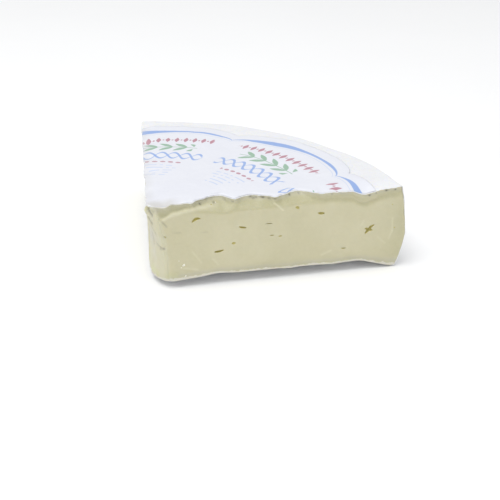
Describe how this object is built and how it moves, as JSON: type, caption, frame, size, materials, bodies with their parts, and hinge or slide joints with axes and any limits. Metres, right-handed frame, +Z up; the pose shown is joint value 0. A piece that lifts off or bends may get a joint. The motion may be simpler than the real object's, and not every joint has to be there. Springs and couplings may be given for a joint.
{
  "type": "camembert wedge",
  "caption": "Hand-cut quarter of a flat round soft cheese with a white bloomy rind, pale ivory paste with small eyes and a printed paper label on top.",
  "frame": {"origin": "bottom centre of the whole's box, on the surface that the cheese rests on", "axes": "+Z up out of the label; the front cut faces -Y and runs along X with the point at -X; the rim faces +X and +Y"},
  "size_m": [0.1074, 0.1076, 0.0382],
  "materials": {
    "paste_and_rind": "pale ivory paste with a faint greenish cast, soft satin sheen; the rind is matte white and velvety",
    "label_paper": null
  },
  "bodies": {
    "root": {"cheese": "paste_and_rind", "label": "label_paper"}
  },
  "joints": []
}
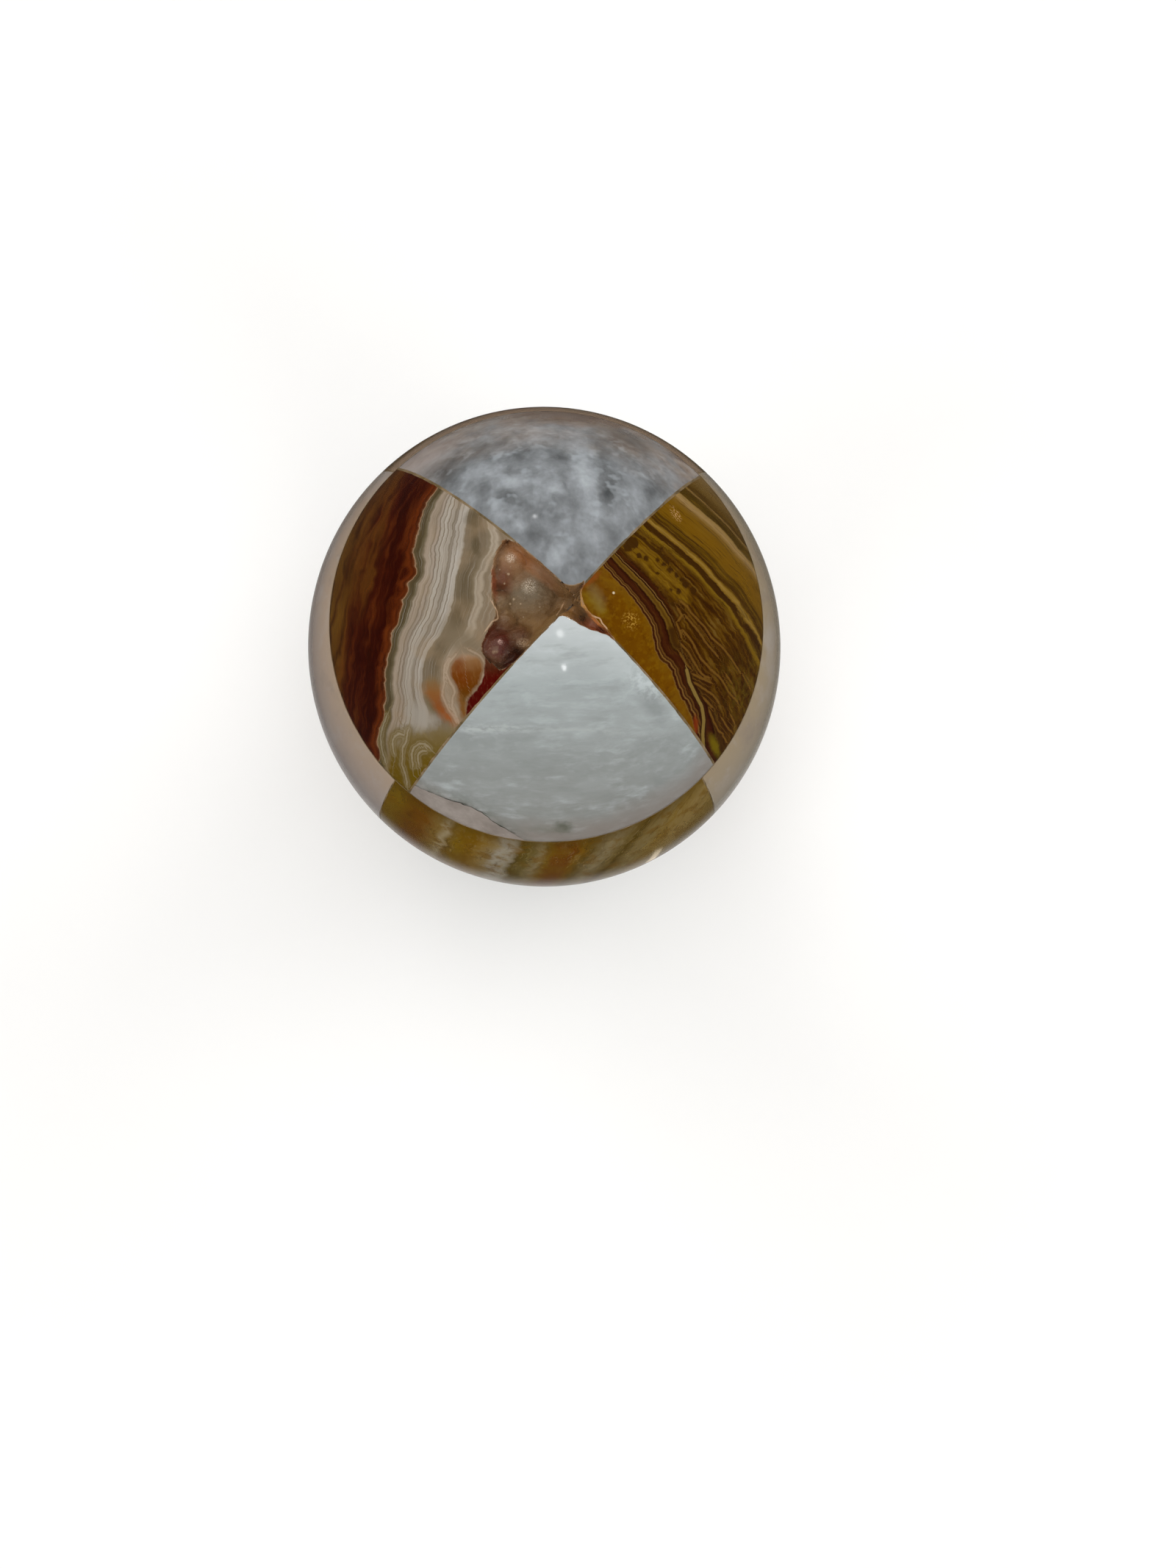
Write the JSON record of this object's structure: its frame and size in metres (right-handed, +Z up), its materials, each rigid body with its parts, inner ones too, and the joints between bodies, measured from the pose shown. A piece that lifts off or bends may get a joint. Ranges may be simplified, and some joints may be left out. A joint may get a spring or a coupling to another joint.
{
  "type": "tessellated stone egg",
  "caption": "Polished ornamental egg turned from glued onyx and marble blocks in a checkered pattern, with a resin-filled hollow at its tip and a small flat foot.",
  "frame": {"origin": "middle of the small ground flat the egg stands on, under the centre of its bounding box", "axes": "+Z up along the egg's long axis towards its pointed end, -Y towards the front block, +X to the right"},
  "size_m": [0.066, 0.066, 0.0838],
  "materials": {
    "white_onyx_crown": "polished, pale bluish white with fine wisps across it",
    "pink_grey_onyx_sliver": "polished, plain pinkish grey",
    "gold_brown_onyx_crown": "polished, amber by the tip, then brown and gold bands",
    "grey_marble_crown": "polished, mottled blue grey and white",
    "red_brown_onyx_crown": "polished, dark red brown against cream bands",
    "clear_brown_resin": "clear brown casting resin, polished flush",
    "amber_onyx_belly": "polished, amber and olive brown with cream wisps",
    "pale_onyx_belly_right": "polished, plain pinkish white",
    "dark_amber_onyx_belly": "polished, brown with darker bands",
    "pale_onyx_belly_left": "polished, plain pinkish white",
    "white_onyx_base": "polished, pale bluish white",
    "gold_brown_onyx_base": "polished, brown and gold bands",
    "grey_marble_base": "polished, mottled blue grey and white",
    "red_brown_onyx_base": "polished, red brown with cream bands",
    "tan_joint_cement": "pale tan filled adhesive, polished flush"
  },
  "bodies": {
    "root": {"crown_front": "white_onyx_crown", "crown_front_sliver": "pink_grey_onyx_sliver", "crown_right": "gold_brown_onyx_crown", "crown_back": "grey_marble_crown", "crown_left": "red_brown_onyx_crown", "crown_resin": "clear_brown_resin", "belly_front": "amber_onyx_belly", "belly_right": "pale_onyx_belly_right", "belly_back": "dark_amber_onyx_belly", "belly_left": "pale_onyx_belly_left", "base_front": "white_onyx_base", "base_right": "gold_brown_onyx_base", "base_back": "grey_marble_base", "base_left": "red_brown_onyx_base", "joint_cement": "tan_joint_cement"}
  },
  "joints": []
}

What you need to do: Restate all of the entries exactly, please.

Worked solution:
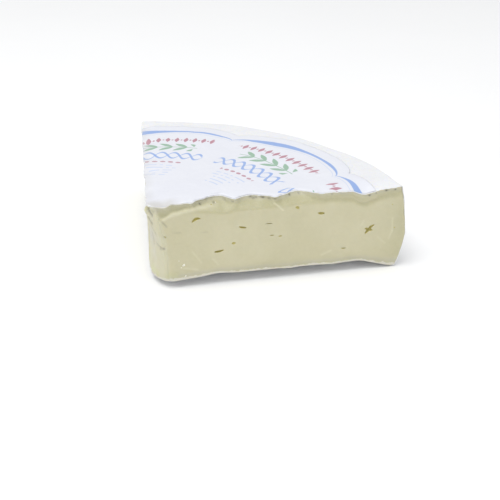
Describe how this object is built and how it moves, as JSON: type, caption, frame, size, materials, bodies with their parts, and hinge or slide joints with axes and any limits. Metres, right-handed frame, +Z up; the pose shown is joint value 0. A piece that lifts off or bends may get a joint. The motion may be simpler than the real object's, and not every joint has to be there. Springs and couplings may be given for a joint.
{
  "type": "camembert wedge",
  "caption": "Hand-cut quarter of a flat round soft cheese with a white bloomy rind, pale ivory paste with small eyes and a printed paper label on top.",
  "frame": {"origin": "bottom centre of the whole's box, on the surface that the cheese rests on", "axes": "+Z up out of the label; the front cut faces -Y and runs along X with the point at -X; the rim faces +X and +Y"},
  "size_m": [0.1074, 0.1076, 0.0382],
  "materials": {
    "paste_and_rind": "pale ivory paste with a faint greenish cast, soft satin sheen; the rind is matte white and velvety",
    "label_paper": null
  },
  "bodies": {
    "root": {"cheese": "paste_and_rind", "label": "label_paper"}
  },
  "joints": []
}
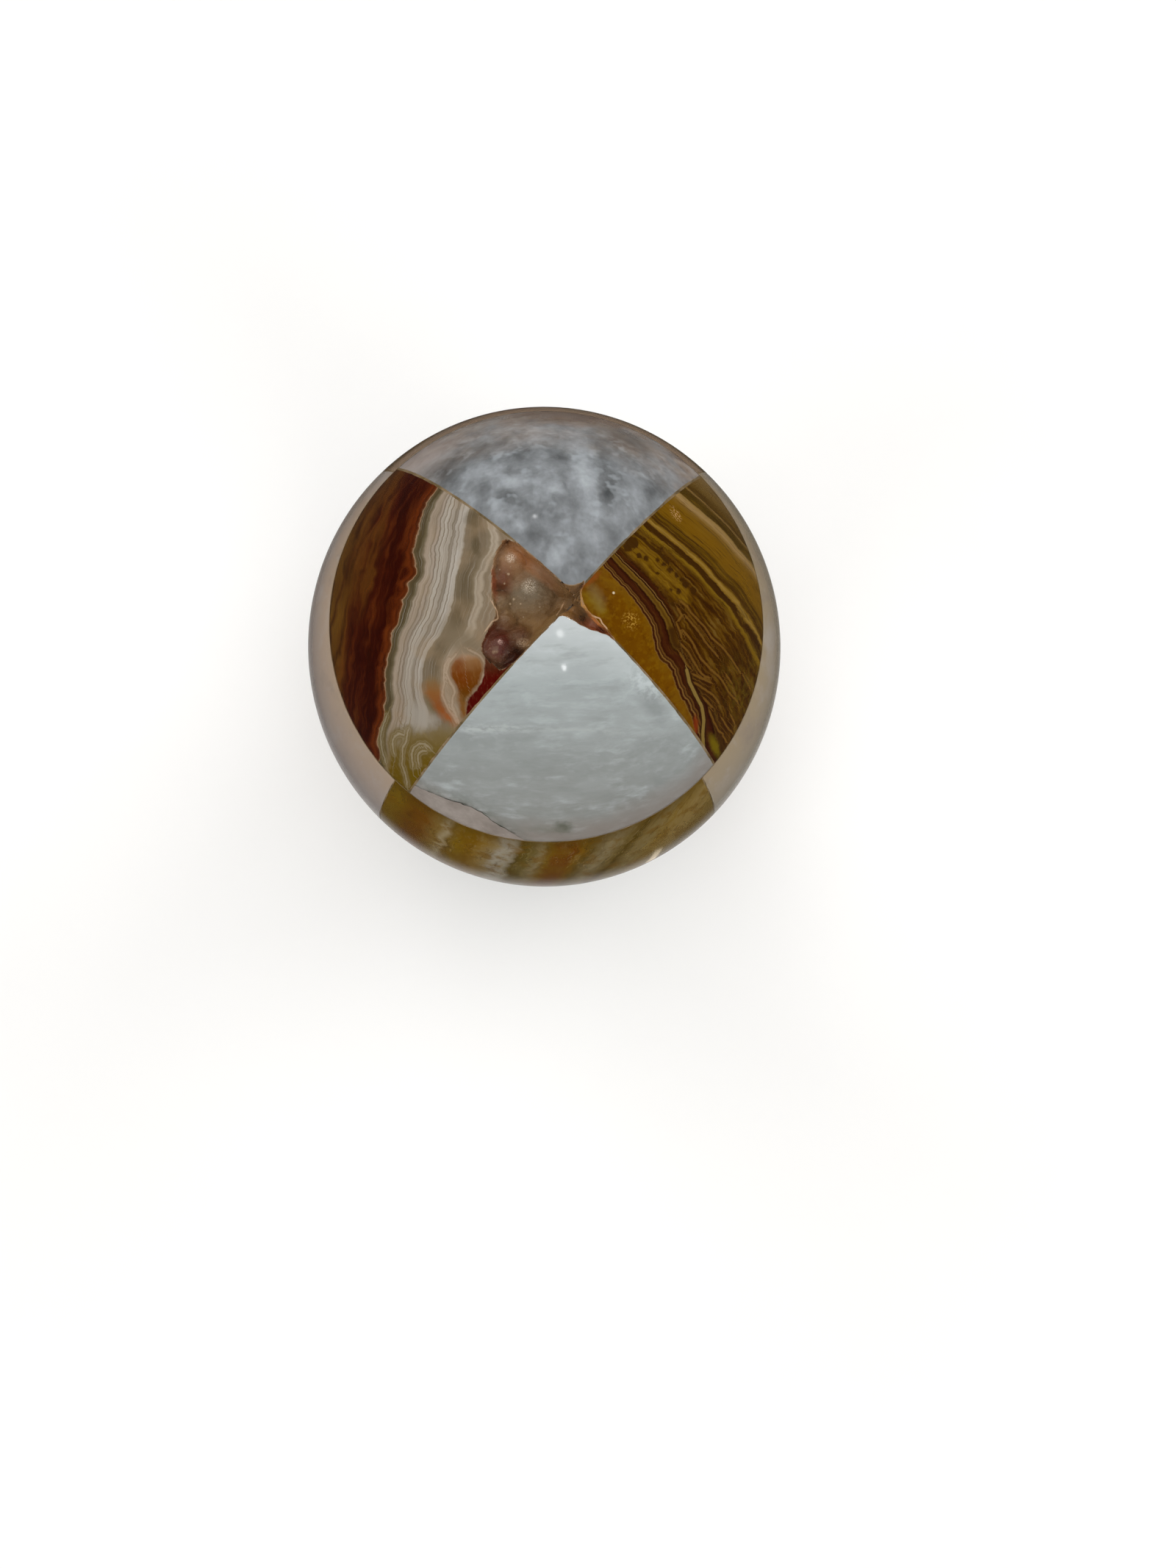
Write the JSON record of this object's structure: its frame and size in metres (right-handed, +Z up), its materials, each rigid body with its parts, inner ones too, and the joints between bodies, measured from the pose shown. A piece that lifts off or bends may get a joint. Ranges may be simplified, and some joints may be left out. A joint may get a spring or a coupling to another joint.
{
  "type": "tessellated stone egg",
  "caption": "Polished ornamental egg turned from glued onyx and marble blocks in a checkered pattern, with a resin-filled hollow at its tip and a small flat foot.",
  "frame": {"origin": "middle of the small ground flat the egg stands on, under the centre of its bounding box", "axes": "+Z up along the egg's long axis towards its pointed end, -Y towards the front block, +X to the right"},
  "size_m": [0.066, 0.066, 0.0838],
  "materials": {
    "white_onyx_crown": "polished, pale bluish white with fine wisps across it",
    "pink_grey_onyx_sliver": "polished, plain pinkish grey",
    "gold_brown_onyx_crown": "polished, amber by the tip, then brown and gold bands",
    "grey_marble_crown": "polished, mottled blue grey and white",
    "red_brown_onyx_crown": "polished, dark red brown against cream bands",
    "clear_brown_resin": "clear brown casting resin, polished flush",
    "amber_onyx_belly": "polished, amber and olive brown with cream wisps",
    "pale_onyx_belly_right": "polished, plain pinkish white",
    "dark_amber_onyx_belly": "polished, brown with darker bands",
    "pale_onyx_belly_left": "polished, plain pinkish white",
    "white_onyx_base": "polished, pale bluish white",
    "gold_brown_onyx_base": "polished, brown and gold bands",
    "grey_marble_base": "polished, mottled blue grey and white",
    "red_brown_onyx_base": "polished, red brown with cream bands",
    "tan_joint_cement": "pale tan filled adhesive, polished flush"
  },
  "bodies": {
    "root": {"crown_front": "white_onyx_crown", "crown_front_sliver": "pink_grey_onyx_sliver", "crown_right": "gold_brown_onyx_crown", "crown_back": "grey_marble_crown", "crown_left": "red_brown_onyx_crown", "crown_resin": "clear_brown_resin", "belly_front": "amber_onyx_belly", "belly_right": "pale_onyx_belly_right", "belly_back": "dark_amber_onyx_belly", "belly_left": "pale_onyx_belly_left", "base_front": "white_onyx_base", "base_right": "gold_brown_onyx_base", "base_back": "grey_marble_base", "base_left": "red_brown_onyx_base", "joint_cement": "tan_joint_cement"}
  },
  "joints": []
}